Between the 19th and 20th century, 200,000 Jewish migrants from Eastern Europe and the Mediterranean arrived in Argentina. Archives of small villages show how immigrants managed to survive in an unknown, sometimes hostile, environment, and succeeded in their labour and professional integration in the new country.
In the last decade of the 19th century and the first decade of the 20th century, waves of Jewish migrants fled from Europe’s antisemitism, poverty and social instability. Though many settled in Buenos Aires and other large cities, tens of thousands settled in the Argentinean Pampas, as part of a project of agricultural colonisation organised by the Jewish Colonisation Association. Archival material of the Jewish community is spread across the region. It details the cultural, social, economic, religious, and educational needs of the community.
Over the decades, most of the communities dissipated, leaving the archives behind.
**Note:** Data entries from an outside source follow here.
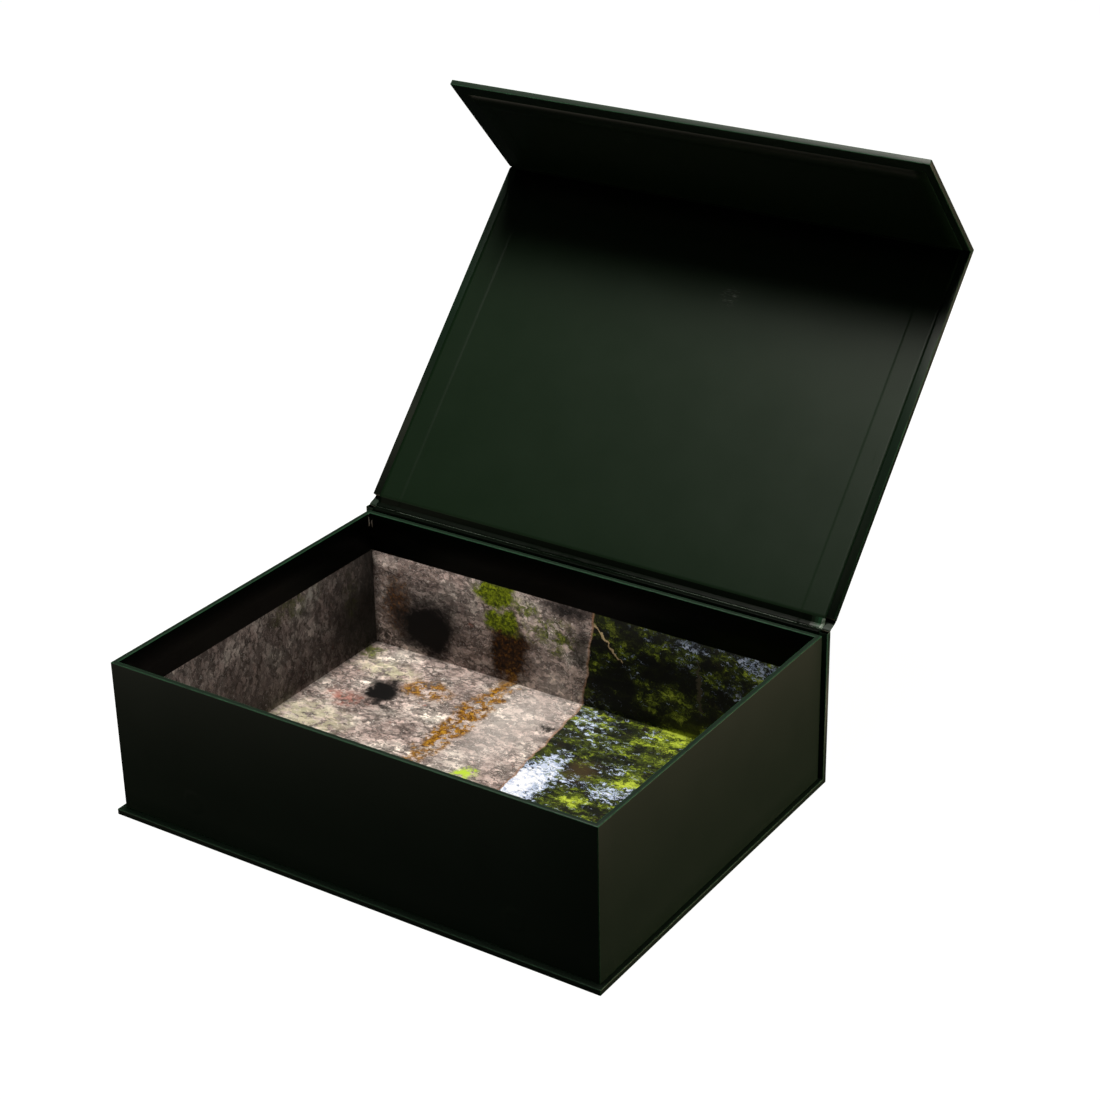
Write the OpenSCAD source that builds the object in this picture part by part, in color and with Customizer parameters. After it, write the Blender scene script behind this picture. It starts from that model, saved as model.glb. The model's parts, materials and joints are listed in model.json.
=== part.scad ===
// Rigid paper-covered box for a jigsaw puzzle. A greyboard tray is glued into a hard case of
// base, spine, lid and front flap, and magnets hold the flap shut against the tray's front wall.
// X runs across the box, Y from front to back and Z up. The origin lies on the underside of the
// case, below the middle of the tray. Every panel of the case is described in its own flat
// frame: X across, Y along the panel and Z from its outer face inwards.

/* [Tray] */
// Width of the tray over its paper
tray_w = 300; // [200:1:400]
// Depth of the tray over its paper, front to back
tray_d = 218; // [150:1:300]
// Height of the tray's rim above the case's base
tray_h = 87.7; // [60:0.1:120]
// Thickness of the tray's greyboard
tray_board_t = 2.5; // [2.2:0.1:3]
// Depth of the wrap paper turned down inside the rim
rim_turn_in = 24; // [10:1:40]
// Width of the wrap paper turned in under the floor
floor_turn_in = 15; // [8:1:25]
// Gap between the picture lining's walls at each corner
lining_slit = 0.3; // [0.1:0.1:1]

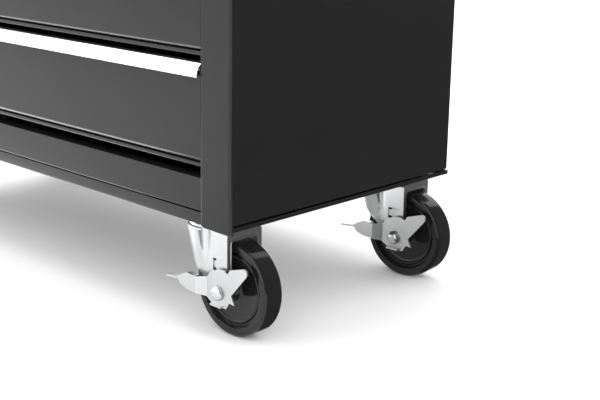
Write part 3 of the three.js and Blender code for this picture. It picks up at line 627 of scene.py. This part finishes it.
def make_lip_edge(name, axle, mount, swivel):
    """The roll as it lies on a straight fork; it doesn't follow the rear fork's small turn at rest."""
    _, y, top = mount
    x, foot = axle[0] + LIP_RIGHT * MM, axle[2] + LIP_ABOVE_AXLE * MM
    half, crown = LIP_HALF - LIP_BEND, -LIP_TOP - LIP_BEND
    bends = arc((-half, crown), LIP_BEND, 180, 90, BEND_STEPS)
    bends += arc((half, crown), LIP_BEND, 90, 0, BEND_STEPS)
    upper = [Vector((x, y + back * MM, top + up * MM)) for back, up in bends]
    route = [Vector((x, upper[0].y, foot)), *upper, Vector((x, upper[-1].y, foot))]
    mesh = bmesh.new()
    bar(mesh, route, ROLL_RADIUS, ROLL_SIDES, Vector((1, 0, 0)))
    piece(name, mesh, "zinc", swivel)


# Screws of the handle brackets: a button head, from its foot over the rim to the floor of its socket

SCREW = [
    (0, 0), (5.2, 0), (5.2, 0.6), (4.9, 1.5), (4.2, 2.2), (3.2, 2.6), (2.2, 2.7), (2.0, 2.6), (2.0, 1.2),
    (0, 1.2),
]
FLANGE_DEPTH = 5
SCREW_PLACE = 27  # from the bracket's middle, up and down


def make_bracket_screws(name, node):
    box_low, box_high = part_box(node)
    middle = (box_low + box_high) / 2
    mesh = bmesh.new()
    for end in (-1, 1):
        place = (box_low.x + FLANGE_DEPTH * MM, middle.y, middle.z + end * SCREW_PLACE * MM)
        turned(mesh, SCREW, place, (1, 0, 0), FASTENER_SIDES)
    piece(name, mesh, "zinc", "cabinet")


def make_end(end):
    """The pieces of the two casters and of the handle bracket at one end, front or rear."""
    right = JOINTS[f"right_wheel_{end}_spin"]
    left = JOINTS[f"left_wheel_{end}_spin"]
    make_wheel(right, f"swivel_wheel_{end}", f"wheel_right_{end}")
    make_wheel(left, f"rigid_wheel_{end}", f"wheel_left_{end}")
    make_axle(right, f"swivel_axle_{end}", f"axle_right_{end}", braked=True)
    make_axle(left, f"rigid_axle_{end}", f"axle_left_{end}", braked=False)
    swivel, mount = right["parent"], mounting(JOINTS[f"swivel_{end}_turn"])
    make_bolts(f"bolts_right_{end}", mount)
    make_race_cover(f"race_{end}", mount)
    make_shoulder(f"shoulder_{end}", mount, swivel)
    make_lip_edge(f"lip_edge_{end}", right["pos_m"], mount, swivel)
    make_bolts(f"bolts_left_{end}", mounting(left))
    make_bracket_screws(f"bracket_screws_{end}", f"handle_bracket_{end}")


for row in frame["record"]["subparts"]:
    dress(row["node"], row["material_slot"])

drawer_count = sum(node.startswith("drawer_front_") for node in NODES)
for number in range(1, drawer_count + 1):
    make_front(number)
    make_pull(number)

for end in ("front", "rear"):
    make_end(end)

make_camera()
make_floor()
make_flags()
make_glow()
make_room()
make_top_light()
bpy.context.scene.view_settings.view_transform = "Standard"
The material has never been surveyed, and there is no knowledge of how much material survived to this day.
This pilot project aimed to find the archives in southern areas of the Buenos Aires province, to document them, and to instruct the owners on how to preserve the documents. The project found 20,000 bound pages, 15,500 loose pages of correspondence and 6,000 photographs. All institutions surveyed showed great interest in preserving the collection and agreed to the possibility of digitising the collections in the future. A survey of the archives is available on the EAP website.